The camera panned out to show the Colemans’ long, circular driveway with three vehicles parked in it. Trinity continued, “For the last few days, volunteers have combed the area around the Colemans’ home, where Isabelle was last seen.”

The camera moved further out, swinging from side to side and focusing in on the heavily wooded areas surrounding the Coleman home. Josie knew the house. It was one of the larger homes on the outskirts of Denton, sitting alone along a rural road, its nearest neighbor almost two miles away. She’d once hit a deer with her police cruiser not far from there.

The camera returned to Trinity. “Yesterday, during one of the searches, a cell phone was discovered in one of these wooded areas, which is believed to have belonged to the missing girl. The screen was shattered and police tell us that the battery had been removed. Coleman’s parents say that she would never willingly part with her phone. It is now widely believed that Ms. Coleman is the victim of an abduction.”

She went on to answer some canned questions from the WYEP anchors and give out the number of the Denton police department helpline with a request for information. The knots in Josie’s shoulders that had started forming three weeks earlier tightened. She swiveled her neck and shrugged her shoulders, trying to loosen them. Listening to the latest developments and knowing she could do nothing to help made her want to smash the TV’s plasma screen into a million pieces with the gas pump in her hand.

Isabelle had been missing for five days. Why had it taken so long to find evidence that she had been abducted? Why had they waited two days to form search parties around the house? Why had they turned Josie away when she’d offered to join the search? Surely being on paid leave for an alleged use of excessive force didn’t render her searching skills useless. It didn’t matter that she was showing up as a private citizen; her colleagues, most of whom she outranked, had sent her home. Chief’s orders.

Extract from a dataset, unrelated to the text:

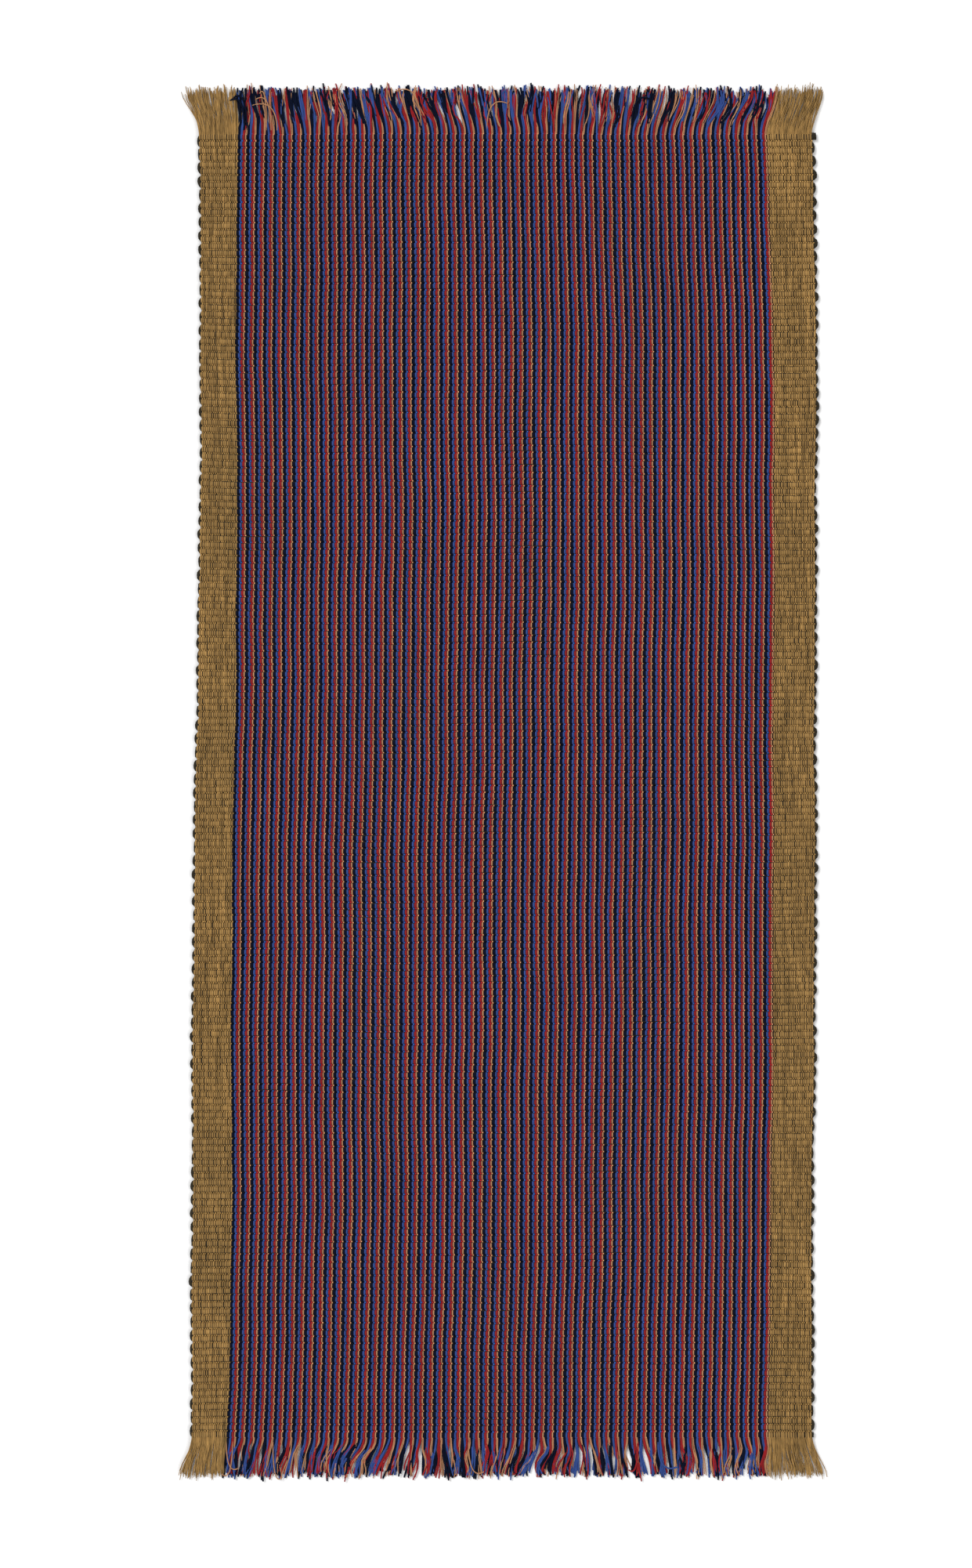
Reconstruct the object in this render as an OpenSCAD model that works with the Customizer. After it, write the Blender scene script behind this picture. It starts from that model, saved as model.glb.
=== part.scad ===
// Runner rug, warp-faced rep weave, lying flat, face up. Millimetres.
// +X runs across the width, +Y along the length, +Z up from the floor.

/* [Overall size] */
// Width of the cloth across the warp, without the cord turns at the selvedges
fabric_width = 800; // [480:10:1200]
// Length of the ribbed cloth along the warp, without headers and fringes
woven_length = 1680; // [840:10:2400]
// Longest fringe strand at the +Y end
fringe_top = 60; // [30:1:90]
// Longest fringe strand at the -Y end
fringe_bottom = 50; // [30:1:90]

/* [Ribs] */
// Distance from one rib to the next
rib_pitch = 8.75; // [7:0.05:12]
// Height of the heavy cord that fills each rib
cord_height = 4.4; // [3:0.1:6]
// How far the cord's turns stand out beyond the cloth's edge
turn_reach = 4; // [2.5:0.1:5]
// Thickness of the fine weft between the ribs and in the headers
binding_diameter = 1.6; // [1:0.1:2.2]
// Room on each side of a fine pick between two cords
pick_clearance = 0.1; // [0.05:0.05:0.3]
// Length of the plain header at each end
header_length = 5; // [4:0.5:12]
// How far the header picks stop short of the cloth's edges
header_inset = 1.5; // [0.5:0.5:5]

/* [Warp] */
// Distance between two stripes of the middle field
stripe_pitch = 3.017; // [2.4:0.01:4]
// Distance between two ends of the plain borders
border_pitch = 2.857; // [2.4:0.01:4]
// Width of the plain border at -X
border_left_width = 48.6; // [30:0.1:90]
// Width of the plain border at +X
border_right_width = 51.4; // [30:0.1:90]
// Thickness of one layer of warp over or under the ribs
warp_thickness = 1.1; // [0.8:0.1:1.6]
// Gap between neighbouring warp ends
warp_gap = 0.26; // [0.1:0.02:0.5]

/* [Fringe] */
// Thickness of a fringe bundle at its free end
fringe_tip_thickness = 2.4; // [1.6:0.1:3.2]
// How far from the header a bundle takes to thin down
fringe_taper = 14; // [6:1:24]

/* [Cut ends of the cord] */
// How far the first rib's cut end stands out at +X
first_tail = 5.5; // [2:0.5:12]
// How far the last rib's cut end stands out at +X
last_tail = 2.5; // [2:0.5:12]

/* [Hidden] */
$fn = 32;
rib_count = 2 * round(woven_length / (2 * rib_pitch));
pitch_y = woven_length / rib_count;
field_width = fabric_width - border_left_width - border_right_width;
repeats = round(field_width / (4 * stripe_pitch));
pitch_x = field_width / (4 * repeats);
left_ends = round(border_left_width / border_pitch);
right_ends = round(border_right_width / border_pitch);
left_pitch = border_left_width / left_ends;
right_pitch = border_right_width / right_ends;
field_x = border_left_width - fabric_width / 2;
right_x = fabric_width / 2 - border_right_width;
total_length = woven_length + 2 * header_length + fringe_top + fringe_bottom;
cloth_y0 = fringe_bottom - total_length / 2;
cloth_y1 = total_length / 2 - fringe_top;
rib_y1 = cloth_y1 - header_length;
mid_z = warp_thickness + cord_height / 2;
face_z = warp_thickness + cord_height;
full_z = face_z + warp_thickness;
cord_width = pitch_y - binding_diameter - 2 * pick_clearance;
turn_x = fabric_width / 2 + turn_reach - pitch_y / 2 - cord_width / 2;

tan_yarn = [0.60, 0.43, 0.31];
red_yarn = [0.52, 0.13, 0.14];
blue_yarn = [0.16, 0.25, 0.58];
black_yarn = [0.07, 0.07, 0.12];
border_yarn = [0.60, 0.49, 0.32];
cord_felt = [0.16, 0.15, 0.11];

// Height along the length of rib i, counted from the +Y end
function rib_y(i) = rib_y1 - (i + 0.5) * pitch_y;

// The cord's outline when the warp has pressed it flat
module cord_section() {
  flat = cord_width - cord_height;
  square([flat, cord_height], center = true);
  for (s = [-1, 1]) translate([s * flat / 2, 0]) circle(d = cord_height);
}

// A straight run of the cord along rib i, ending at x1 on the +X side
module run(i, x1)
  translate([-turn_x, rib_y(i), mid_z]) rotate([90, 0, 90])
    linear_extrude(turn_x + x1) cord_section();

// A half turn of the cord at one selvedge, side -1 or 1, from rib i to the next
module turn(i, side)
  translate([side * turn_x, rib_y(i + 0.5), mid_z]) rotate([0, 0, -90 * side])
    rotate_extrude(angle = 180) translate([pitch_y / 2, 0]) cord_section();

// A fine round pick laid across the width between x0 and x1
module pick(x0, x1, y)
  translate([x0, y, mid_z]) rotate([0, 90, 0]) cylinder(d = binding_diameter, h = x1 - x0);

// One layer of one warp end over the ribs, its outer edges rounded off
module face_end(x, width)
  translate([x, cloth_y1, face_z]) rotate([90, 0, 0])
    linear_extrude(cloth_y1 - cloth_y0) end_section(width);

// The same layer under the ribs, flat on the floor
module back_end(x, width)
  translate([x, cloth_y1, warp_thickness]) mirror([0, 0, 1]) rotate([90, 0, 0])
    linear_extrude(cloth_y1 - cloth_y0) end_section(width);

module end_section(width) {
  w = (width - warp_gap) / 2;
  c = warp_thickness * 0.35;
  h = warp_thickness;
  polygon([[-w, 0], [w, 0], [w, h - c], [w - c, h], [c - w, h], [-w, h - c]]);
}

// A bundle of loose warp at one end of the cloth, as thick as the cloth at the header
module bundle(x, width, len)
  translate([x - (width - warp_gap) / 2, 0, 0]) rotate([90, 0, 90])
    linear_extrude(width - warp_gap)
      polygon([[0, 0], [len, 0], [len, fringe_tip_thickness],
               [fringe_taper, fringe_tip_thickness * 1.3], [0, full_z]]);

module bundle_top(x, width) translate([0, cloth_y1, 0]) bundle(x, width, fringe_top);
module bundle_bottom(x, width)
  translate([0, cloth_y0, 0]) mirror([0, 1, 0]) bundle(x, width, fringe_bottom);

// Centre of stripe k (0 black, 1 blue, 2 red, 3 tan) in repeat r
function stripe_x(r, k) = field_x + (4 * r + k + 0.5) * pitch_x;
function left_x(j) = (j + 0.5) * left_pitch - fabric_width / 2;
function right_end_x(j) = right_x + (j + 0.5) * right_pitch;

// The heavy cord lies rib by rib; its first and last runs end as cut tails at +X
module rib_cord() color(cord_felt)
  for (i = [0 : rib_count - 1])
    run(i, i == 0 ? fabric_width / 2 + first_tail
        : i == rib_count - 1 ? fabric_width / 2 + last_tail : turn_x);

module cord_turns_left() color(cord_felt) for (i = [0 : 2 : rib_count - 2]) turn(i, -1);
module cord_turns_right() color(cord_felt) for (i = [1 : 2 : rib_count - 2]) turn(i, 1);

// Fine picks that lock the warp between the ribs
module binding_weft() color(black_yarn)
  for (i = [0 : rib_count - 2]) pick(-turn_x, turn_x, rib_y(i + 0.5));

// Two fine picks side by side past the outer rib at each end
module header_picks(y0)
  for (s = [-1, 1])
    pick(-fabric_width / 2 + header_inset, fabric_width / 2 - header_inset,
         y0 + s * (binding_diameter / 2 + pick_clearance));

module header_top() color(black_yarn) header_picks(cloth_y1 - header_length / 2);
module header_bottom() color(black_yarn) header_picks(cloth_y0 + header_length / 2);

module warp_face_black() color(black_yarn) for (r = [0 : repeats - 1]) face_end(stripe_x(r, 0), pitch_x);
module warp_face_blue() color(blue_yarn) for (r = [0 : repeats - 1]) face_end(stripe_x(r, 1), pitch_x);
module warp_face_red() color(red_yarn) for (r = [0 : repeats - 1]) face_end(stripe_x(r, 2), pitch_x);
module warp_face_tan() color(tan_yarn) for (r = [0 : repeats - 1]) face_end(stripe_x(r, 3), pitch_x);
module warp_back_black() color(black_yarn) for (r = [0 : repeats - 1]) back_end(stripe_x(r, 0), pitch_x);
module warp_back_blue() color(blue_yarn) for (r = [0 : repeats - 1]) back_end(stripe_x(r, 1), pitch_x);
module warp_back_red() color(red_yarn) for (r = [0 : repeats - 1]) back_end(stripe_x(r, 2), pitch_x);
module warp_back_tan() color(tan_yarn) for (r = [0 : repeats - 1]) back_end(stripe_x(r, 3), pitch_x);

module border_left_face() color(border_yarn) for (j = [0 : left_ends - 1]) face_end(left_x(j), left_pitch);
module border_left_back() color(border_yarn) for (j = [0 : left_ends - 1]) back_end(left_x(j), left_pitch);
module border_right_face() color(border_yarn)
  for (j = [0 : right_ends - 1]) face_end(right_end_x(j), right_pitch);
module border_right_back() color(border_yarn)
  for (j = [0 : right_ends - 1]) back_end(right_end_x(j), right_pitch);

module fringe_top_black() color(black_yarn) for (r = [0 : repeats - 1]) bundle_top(stripe_x(r, 0), pitch_x);
module fringe_top_blue() color(blue_yarn) for (r = [0 : repeats - 1]) bundle_top(stripe_x(r, 1), pitch_x);
module fringe_top_red() color(red_yarn) for (r = [0 : repeats - 1]) bundle_top(stripe_x(r, 2), pitch_x);
module fringe_top_tan() color(tan_yarn) for (r = [0 : repeats - 1]) bundle_top(stripe_x(r, 3), pitch_x);
module fringe_bottom_black() color(black_yarn)
  for (r = [0 : repeats - 1]) bundle_bottom(stripe_x(r, 0), pitch_x);
module fringe_bottom_blue() color(blue_yarn)
  for (r = [0 : repeats - 1]) bundle_bottom(stripe_x(r, 1), pitch_x);
module fringe_bottom_red() color(red_yarn)
  for (r = [0 : repeats - 1]) bundle_bottom(stripe_x(r, 2), pitch_x);
module fringe_bottom_tan() color(tan_yarn)
  for (r = [0 : repeats - 1]) bundle_bottom(stripe_x(r, 3), pitch_x);
module fringe_top_left() color(border_yarn) for (j = [0 : left_ends - 1]) bundle_top(left_x(j), left_pitch);
module fringe_top_right() color(border_yarn)
  for (j = [0 : right_ends - 1]) bundle_top(right_end_x(j), right_pitch);
module fringe_bottom_left() color(border_yarn)
  for (j = [0 : left_ends - 1]) bundle_bottom(left_x(j), left_pitch);
module fringe_bottom_right() color(border_yarn)
  for (j = [0 : right_ends - 1]) bundle_bottom(right_end_x(j), right_pitch);

rib_cord();
cord_turns_left();
cord_turns_right();
binding_weft();
header_top();
header_bottom();
warp_face_black();
warp_face_blue();
warp_face_red();
warp_face_tan();
warp_back_black();
warp_back_blue();
warp_back_red();
warp_back_tan();
border_left_face();
border_left_back();
border_right_face();
border_right_back();
fringe_top_black();
fringe_top_blue();
fringe_top_red();
fringe_top_tan();
fringe_bottom_black();
fringe_bottom_blue();
fringe_bottom_red();
fringe_bottom_tan();
fringe_top_left();
fringe_top_right();
fringe_bottom_left();
fringe_bottom_right();
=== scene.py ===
import math

import bmesh
import bpy
import numpy as np
from mathutils import Matrix, Vector


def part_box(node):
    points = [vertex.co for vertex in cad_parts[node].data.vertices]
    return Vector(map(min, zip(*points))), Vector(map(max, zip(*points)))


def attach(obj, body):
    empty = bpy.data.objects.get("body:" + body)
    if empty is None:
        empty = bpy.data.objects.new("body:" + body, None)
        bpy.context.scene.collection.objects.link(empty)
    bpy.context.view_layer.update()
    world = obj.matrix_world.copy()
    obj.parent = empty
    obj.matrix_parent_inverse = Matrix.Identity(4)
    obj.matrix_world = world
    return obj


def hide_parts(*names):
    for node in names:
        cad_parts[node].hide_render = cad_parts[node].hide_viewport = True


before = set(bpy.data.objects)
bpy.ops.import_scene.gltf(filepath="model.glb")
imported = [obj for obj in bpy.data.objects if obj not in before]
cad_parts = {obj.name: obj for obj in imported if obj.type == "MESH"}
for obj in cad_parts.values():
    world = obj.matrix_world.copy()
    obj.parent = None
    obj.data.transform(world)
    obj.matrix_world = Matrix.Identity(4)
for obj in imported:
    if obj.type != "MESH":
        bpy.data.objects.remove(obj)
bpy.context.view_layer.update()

MM = 0.001

# ---------------------------------------------------------------- sizes, in metres
face_low, face_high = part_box("warp_face_black")
back_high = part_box("warp_back_black")[1]
left_low, left_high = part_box("border_left_face")
right_low, right_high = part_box("border_right_face")
cord_low, cord_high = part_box("rib_cord")
picks_low, picks_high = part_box("binding_weft")
fringe_top_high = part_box("fringe_top_black")[1]
fringe_bottom_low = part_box("fringe_bottom_black")[0]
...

She fumed. Every available resource would be devoted to locating the girl. Every resource. Josie knew her colleagues were probably sleeping on cots in the break room at the station, working around the clock just like they’d done during the floods of 2011 when the entire city was under seven feet of water and the only way to get around was by boat. She knew they would have already called in volunteer firefighters, emergency medical services, and every able-bodied person in the city willing to search and run down leads. So why hadn’t the chief called her back to work yet?

Denton was roughly twenty-five square miles, many of those miles spanning the untamed mountains of central Pennsylvania with their one-lane winding roads, dense woods and rural residences spread out like carelessly thrown confetti. The population was edging over thirty thousand, just enough to give them about a half dozen murders a year—most of those domestic disputes—and enough rapes, robberies and drunken bar brawls to keep the police department staff of fifty-three moderately busy. Competent as they were, they simply weren’t equipped to handle an abduction case. Especially not the kind where the kidnapped girl was blond, vivacious, popular and college-bound. Every photo of Isabelle Coleman that Josie had seen—and the girl’s Facebook page boasted thousands of them, all of them set to public—looked like a glamour shot. Even in the photos where she and her friends made funny faces, poking out newly pierced tongues, Isabelle’s small pink barbell read “Princess” where it might as well have read “Perfect”.

The double doors to the Stop and Go whooshed open and two twenty-somethings made their way toward the gas pumps. Across from Josie sat their tiny yellow Subaru. The woman got in as the man pumped gas. Josie felt their eyes on her but refused to give them the satisfaction of looking back. Not that they’d have the balls to ask her any questions. Most people didn’t. They just liked to stare. At least her indiscretion wasn’t on the news anymore. In a small city where the standard newsworthy items were car accidents, local charity activities, and who got the biggest buck during hunting season, nobody cared anymore about the crazy lady cop with a temper.